Since the Internet has become such a big part of my life (circa high school) it’s hard for me to imagine anything mattering that isn’t Internet-able. If it doesn’t get Instagrammed, or Twittered, or blogged then did it really happen? Obviously, this is an unhealthy way to think about life. I need to start making time for hobbies and activities that I enjoy, but are not exactly “shareable”. Things like practicing on my keyboard that I got for Christmas, craft projects that are just for me (not DIYs), etc. Not everything I do has to be Internet-able. I can at least show my real-life friends what I learned to play on the keyboard, or the pillowcase I sewed.

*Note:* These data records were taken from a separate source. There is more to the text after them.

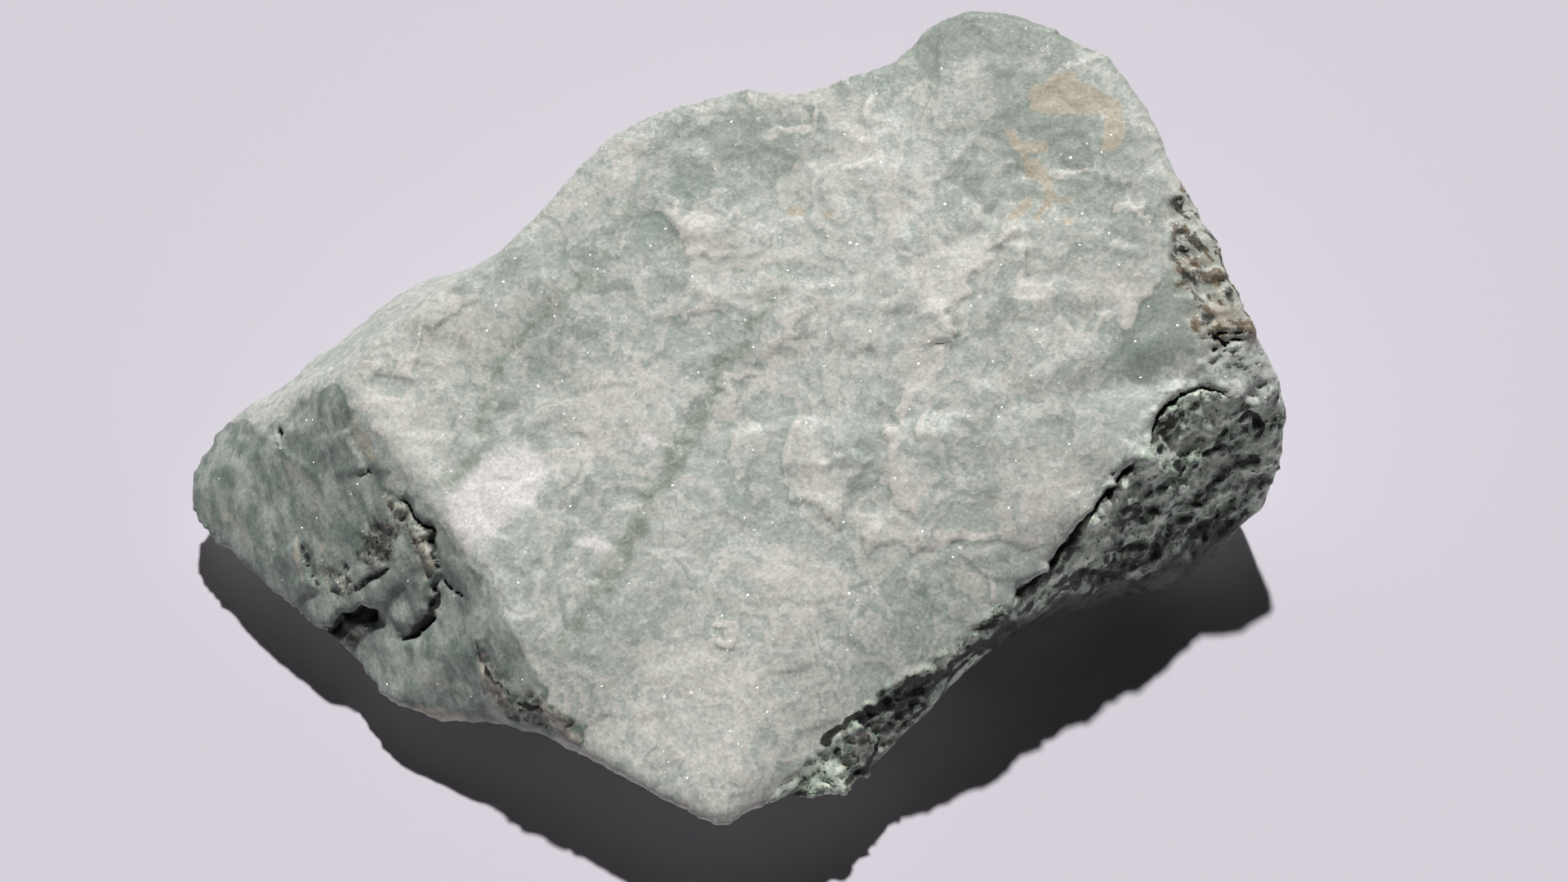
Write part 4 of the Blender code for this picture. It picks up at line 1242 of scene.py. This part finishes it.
def stone_material():
    """Pale green quartzite with its stains."""
    material = bpy.data.materials.new("quartzite_finish")
    graph = Graph(material)
    grains = graph.cells(GRAIN_SIZE)
    shade = graph.times(graph.span(grains["Color"], *GRAIN_SHADES), graph.span("fine", *FINE_SHADES))
    height = graph.math("ADD", grains["Distance"], "flecks")
    bump = graph.node("Bump", {"Strength": BUMP_STRENGTH, "Distance": BUMP_DISTANCE, "Height": height})
    values = {
        "Base Color": graph.mix(1.0, stone_colours(graph), shade, "MULTIPLY"),
        "Roughness": graph.span("fine", *ROUGHNESS),
        "Coat Weight": COAT_WEIGHT,
        "Coat Roughness": COAT_ROUGHNESS,
        "Normal": bump.outputs["Normal"],
        "Coat Normal": glint_normal(graph),
    }
    for name, value in values.items():
        graph.feed(graph.shader.inputs[name], value)
    return material


def make_floor():
    """A plain pale floor."""
    corners = [(across * FLOOR_HALF, away * FLOOR_HALF, 0) for across, away in FLOOR_CORNERS]
    mesh = bpy.data.meshes.new("floor")
    mesh.from_pydata(corners, [], [(0, 1, 2, 3)])
    floor = bpy.data.objects.new("floor", mesh)
    bpy.context.scene.collection.objects.link(floor)
    material = bpy.data.materials.new("paper")
    material.use_nodes = True
    shader = material.node_tree.nodes["Principled BSDF"]
    shader.inputs["Base Color"].default_value = PAPER
    shader.inputs["Roughness"].default_value = PAPER_ROUGHNESS
    mesh.materials.append(material)


def make_camera():
    """The photograph's view."""
    camera = bpy.data.cameras.new("camera")
    camera.lens = LENS
    camera.sensor_width = SENSOR
    camera.clip_start = VIEW_START
    holder = bpy.data.objects.new("camera", camera)
    target = np.array([0.0, 0.0, VIEW_TARGET_HEIGHT]) - CAGE_MIDDLE
    holder.location = (target + view_axes()[2] * VIEW_DISTANCE) * MM
    holder.rotation_euler = (np.pi / 2 - VIEW_TILT, 0.0, 0.0)
    bpy.context.scene.collection.objects.link(holder)
    bpy.context.scene.camera = holder


def make_lights():
    """A key light high behind the rock, and soft light all round."""
    sun = bpy.data.lights.new("key", "SUN")
    sun.energy = SUN_STRENGTH
    sun.angle = np.radians(SUN_WIDTH)
    holder = bpy.data.objects.new("key", sun)
    holder.rotation_euler = (-np.radians(90.0 - SUN_HEIGHT), 0.0, 0.0)
    bpy.context.scene.collection.objects.link(holder)
    world = bpy.data.worlds.new("studio")
    world.use_nodes = True
    background = world.node_tree.nodes["Background"]
    background.inputs["Color"].default_value = STUDIO_COLOUR
    background.inputs["Strength"].default_value = STUDIO_STRENGTH
    bpy.context.scene.world = world


make_camera()
make_lights()
make_floor()
make_rock()
bpy.context.scene.view_settings.view_transform = "Standard"
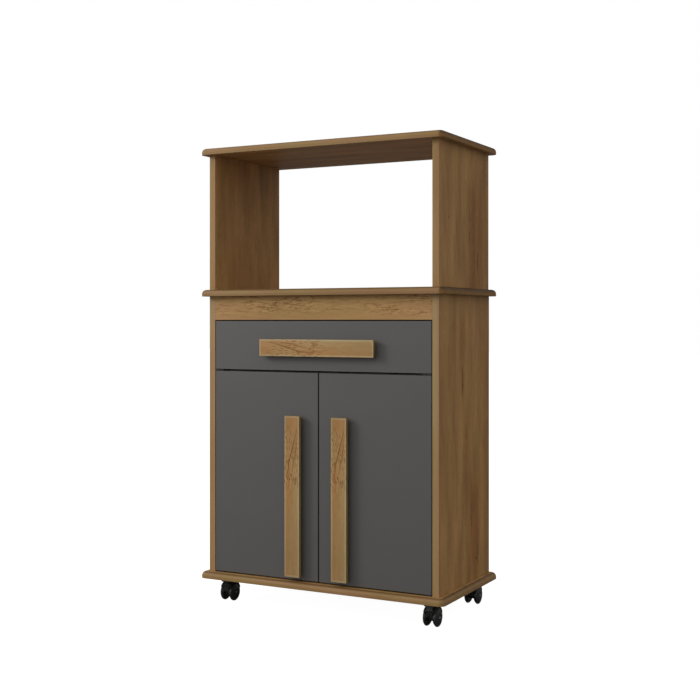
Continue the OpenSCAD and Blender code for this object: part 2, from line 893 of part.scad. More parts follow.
module drawer_back() {
    back_w = box_w - 2 * box_t;
    color(MELAMINE) difference() {
        translate([-back_w / 2, box_rear_y - box_t, inside_z]) {
            cube([back_w, box_t, box_z + box_h - inside_z]);
        }
        drawer_screw_solids(bore = true);
    }
}

module drawer_bottom() {
    color(MELAMINE) difference() {
        drawer_bottom_blank();
        drawer_screw_solids(bore = true);
    }
}

module drawer_screws() {
    color(STEEL) drawer_screw_solids();
}

module drawer_dowels() {
    color(BEECH) drawer_dowel_solids();
}

// Runners, drawn for the left side

// A roller's axle with its riveted head, along X from the web at x0 towards x1
module runner_axle(x0, x1) {
    cross_pin(min(x0, x1), max(x0, x1), roller_axle_r);
    head_x = x1 > x0 ? x1 - axle_head_h : x1;
    cross_pin(head_x, head_x + axle_head_h, roller_axle_r + axle_head_lip);
}

module case_runner() {
    x0 = -inner_w / 2;
    web_x = x0 + steel_t;
    stop_y = rear_roller_y - travel - roller_r - slack - steel_t;
    channel_h = channel_top + steel_t - track_z + steel_t;
    translate([x0, runner_y, track_z - steel_t]) cube([steel_t, runner_l, channel_h]);
    translate([x0, runner_y, track_z - steel_t]) cube([channel_w, runner_l, steel_t]);
    translate([x0, runner_y, channel_top]) cube([channel_w, runner_l, steel_t]);
    translate([web_x + roller_side, stop_y, track_z - steel_t]) {
        cube([channel_w - steel_t - roller_side, steel_t, steel_t + roller_r / 2]);
    }
    translate([0, front_roller_y, roller_z]) {
        runner_axle(web_x - steel_t / 2, web_x + roller_side + roller_w + face_gap + axle_head_h);
    }
}

module case_runners() {
    color(STEEL) difference() {
        for (side = [0, 1]) {
            mirror([side, 0, 0]) case_runner();
        }
        case_screw_solids(bore = true);
    }
}

module roller(x0) {
    difference() {
        cross_pin(x0, x0 + roller_w, roller_r);
        cross_pin(x0 - cut, x0 + roller_w + cut, roller_axle_r + running_fit);
    }
}

module case_rollers() {
    color(PLASTIC) for (side = [0, 1]) {
        mirror([side, 0, 0]) translate([0, front_roller_y, roller_z]) {
            roller(-inner_w / 2 + steel_t + roller_side);
        }
    }
}

module drawer_runner() {
    web_x = -box_w / 2 - steel_t;
    flange_l = rear_roller_y - roller_r - channel_play - runner_y;
    translate([web_x, runner_y, box_z - steel_t]) cube([steel_t, runner_l, flange_z + 2 * steel_t - box_z]);
    translate([web_x, runner_y, box_z - steel_t]) cube([steel_t + ledge_w, runner_l, steel_t]);
    translate([web_x - flange_w, runner_y, flange_z]) cube([flange_w + steel_t, flange_l, steel_t]);
    translate([0, rear_roller_y, roller_z]) {
        runner_axle(web_x + steel_t / 2, web_x - roller_side - roller_w - face_gap - axle_head_h);
    }
}

module drawer_runners() {
    color(STEEL) difference() {
        for (side = [0, 1]) {
            mirror([side, 0, 0]) drawer_runner();
        }
        drawer_screw_solids(bore = true);
    }
}

module drawer_rollers() {
    color(PLASTIC) for (side = [0, 1]) {
        mirror([side, 0, 0]) translate([0, rear_roller_y, roller_z]) {
            roller(-box_w / 2 - steel_t - roller_side - roller_w);
        }
    }
}

// Casters, drawn at the swivel axis with the wheels trailing towards +Y

module caster_mount() {
    head_pocket_h = kingpin_head_h + face_gap;
    difference() {
        union() {
            translate([0, 0, base_z - mount_t]) {
                linear_extrude(mount_t) eased_rectangle(mount_w, mount_w, mount_corner_r);
            }
            translate([0, 0, base_z - mount_t - race_h]) cylinder(h = race_h, r = race_r);
        }
        translate([0, 0, base_z - mount_t - race_h - cut]) {
            cylinder(h = mount_t + race_h + 2 * cut, r = kingpin_r + running_fit);
        }
        translate([0, 0, base_z - head_pocket_h]) {
            cylinder(h = head_pocket_h + cut, r = kingpin_head_r + face_gap);
        }
    }
}

module caster_mounts() {
    color(STEEL) difference() {
        for (place = CASTER_PLACES) {
            translate([place[0], place[1], 0]) caster_mount();
        }
        case_screw_solids(bore = true);
    }
}

// Side view of the web between the wheels: y to the rear, z up, about the axle
module web_outline() {
    skirt_rise = skirt_z - wheel_r;
    neck_top = turntable_z - wheel_r + turntable_h / 2;
    intersection() {
        circle(hood_r);
        translate([-skirt_front, skirt_rise]) square([skirt_front + hood_r, hood_r]);
    }
    translate([-skirt_front, skirt_rise]) square([skirt_front, neck_top - skirt_rise]);
    circle(boss_r);
}

// Side view of the hood's shell over both wheels
module shell_outline() {
    reach = hood_r * 2;
    intersection() {
        difference() {
            circle(hood_r);
            circle(hood_r - hood_wall);
        }
        polygon([[0, 0], [-reach, reach * tan(shell_front_a)], [-reach, reach], [reach, reach],
                 [reach, reach * tan(shell_rear_a)]]);
    }
}

// Turns a side view into a solid along X, w wide, about the axle
module along_x(w) {
    translate([0, trail, wheel_r]) rotate([90, 0, 90]) linear_extrude(w, center = true) children();
}

module hood() {
    pin_top = base_z - face_gap;
    color(BLACK) difference() {
        union() {
            along_x(web_t) web_outline();
            along_x(hood_w) shell_outline();
            translate([0, 0, turntable_z]) cylinder(h = turntable_h, r = race_r);
            translate([0, 0, turntable_z]) cylinder(h = pin_top - turntable_z, r = kingpin_r);
            translate([0, 0, pin_top - kingpin_head_h]) cylinder(h = kingpin_head_h, r = kingpin_head_r);
        }
        translate([0, trail, wheel_r]) cross_pin(-hood_w, hood_w, axle_r);
    }
}

module axle() {
    color(STEEL) translate([0, trail, wheel_r]) cross_pin(-axle_half, axle_half, axle_r);
}

// Half section of a wheel: the radius runs along x and the thickness along y, inner face at y = 0
module wheel_section() {
    dome_rise = wheel_t - rim_mid - rim_r;
    rim_x = wheel_r - rim_r;
    dome_r = (rim_x * rim_x + dome_rise * dome_rise) / (2 * dome_rise);
    translate([rim_x, rim_mid]) circle(rim_r);
    intersection() {
        translate([0, wheel_t - dome_r]) circle(dome_r, $fn = DOME_FN);
        square([rim_x, wheel_t]);
    }
}

module wheel() {
    color(BLACK) translate([0, trail, wheel_r]) rotate([0, 90, 0]) translate([0, 0, wheel_in]) {
        difference() {
            rotate_extrude($fn = WHEEL_FN) wheel_section();
            translate([0, 0, -cut]) cylinder(h = wheel_t + 2 * cut, r = axle_r + running_fit);
            translate([0, 0, wheel_t - hub_recess]) cylinder(h = hub_recess + cut, r = axle_r + hub_ring);
        }
    }
}

top_board();
middle_board();
base_board();
upper_side();  // upper_side_left
mirror([1, 0, 0]) upper_side();  // upper_side_right
lower_side();  // lower_side_left
mirror([1, 0, 0]) lower_side();  // lower_side_right
front_rail();
divider_rail();
back_panel();
inner_shelf();
shelf_pins();
dowels();
cam_bolts();
cam_locks();
cam_covers();
base_screws();
back_nails();
caster_mounts();
case_screws();
pivot_plates();
magnetic_catch();
case_runners();
case_rollers();
drawer_front();
drawer_side();  // drawer_side_left
mirror([1, 0, 0]) drawer_side();  // drawer_side_right
drawer_back();
drawer_bottom();
drawer_handle();
drawer_screws();
drawer_dowels();
drawer_runners();
drawer_rollers();

for (side = [0, 1]) {
    mirror([side, 0, 0]) {
        door();
        door_handle();
        pivot_leaves();
        door_screws();
        catch_strike();
    }
}

for (i = [0:3]) {
    translate([CASTER_PLACES[i][0], CASTER_PLACES[i][1], 0]) {
        hood();
        axle();
        mirror([1, 0, 0]) wheel();
        wheel();
    }
}
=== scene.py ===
"""Looks of the kitchen storage cart: its printed oak boards, graphite fronts, fittings and casters."""

import json
import math

import bmesh
import bpy
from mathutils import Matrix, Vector


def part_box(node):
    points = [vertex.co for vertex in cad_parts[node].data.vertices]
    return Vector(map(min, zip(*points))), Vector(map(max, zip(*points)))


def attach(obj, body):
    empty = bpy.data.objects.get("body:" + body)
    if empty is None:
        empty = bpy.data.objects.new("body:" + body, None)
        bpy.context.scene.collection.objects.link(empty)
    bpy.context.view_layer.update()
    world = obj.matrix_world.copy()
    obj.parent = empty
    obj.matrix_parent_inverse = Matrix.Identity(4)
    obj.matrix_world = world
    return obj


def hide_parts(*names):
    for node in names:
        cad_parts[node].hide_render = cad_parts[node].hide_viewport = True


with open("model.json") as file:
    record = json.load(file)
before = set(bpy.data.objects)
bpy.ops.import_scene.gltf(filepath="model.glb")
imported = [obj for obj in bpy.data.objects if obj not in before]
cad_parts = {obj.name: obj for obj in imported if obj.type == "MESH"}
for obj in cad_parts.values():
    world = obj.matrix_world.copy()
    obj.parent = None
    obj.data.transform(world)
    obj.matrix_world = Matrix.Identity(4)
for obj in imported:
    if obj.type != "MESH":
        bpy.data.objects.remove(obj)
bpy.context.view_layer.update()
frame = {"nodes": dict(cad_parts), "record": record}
nodes = frame["nodes"]
body_of = {
    node: body
    for body, members in frame["record"]["behaviour"]["bodies"].items()
    for node in members
}
slot_of = {part["node"]: part["material_slot"] for part in frame["record"]["subparts"]}

CORNERS = ("front_left", "front_right", "rear_left", "rear_right")
X, Y, Z = range(3)

# Camera, where the photograph was taken from. Pixels are those of a 700 by 700 picture
CAMERA_PLACE = (1.2597, -2.3849, 0.642)
CAMERA_YAW = math.radians(27.78)
FOCAL_PX = 1182.74
PICTURE_PX = 700
HORIZON_PX = 321.0
SENSOR_MM = 36.0

# Softened edges, in metres. A board is rounded only along its outline, and a hood below its crown
PANEL_ARRIS = 0.0004
BOARD_ARRIS = 0.0008
FRONT_ARRIS = 0.0005
HANDLE_ARRIS = 0.0006
HOOD_ARRIS = 0.0007
ARRIS_STEPS = 3
RIM_MARGIN = 0.0141
HOOD_CROWN = 0.006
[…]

Bring the laptop to bed ;)
This may sound like a bad habit; being so lazy that I won’t get up and sit at my computer desk, but this actually makes me more productive. I’m writing this in bed right now, actually. I do like to sit down at the computer and get work done sometimes, but after a while my butt is like “Get off of meeeeee!” and I need to go be horizontal in bed for a break. But when I bring my laptop into bed, I can rearrange myself to get comfy and last longer on the computer. The real reason I’m reluctant to move my laptop anywhere is because for a laptop- it’s not so portable! When it’s at my desk, it’s plugged into two hard drives, my TV, and my stereo. So to use it in bed I have to transfer anything I’ll need from the two hard drives onto the MacBook itself and untangle some cords to keep it plugged into the TV & stereo (because I may be working, but I can work with an old TV show or music playing).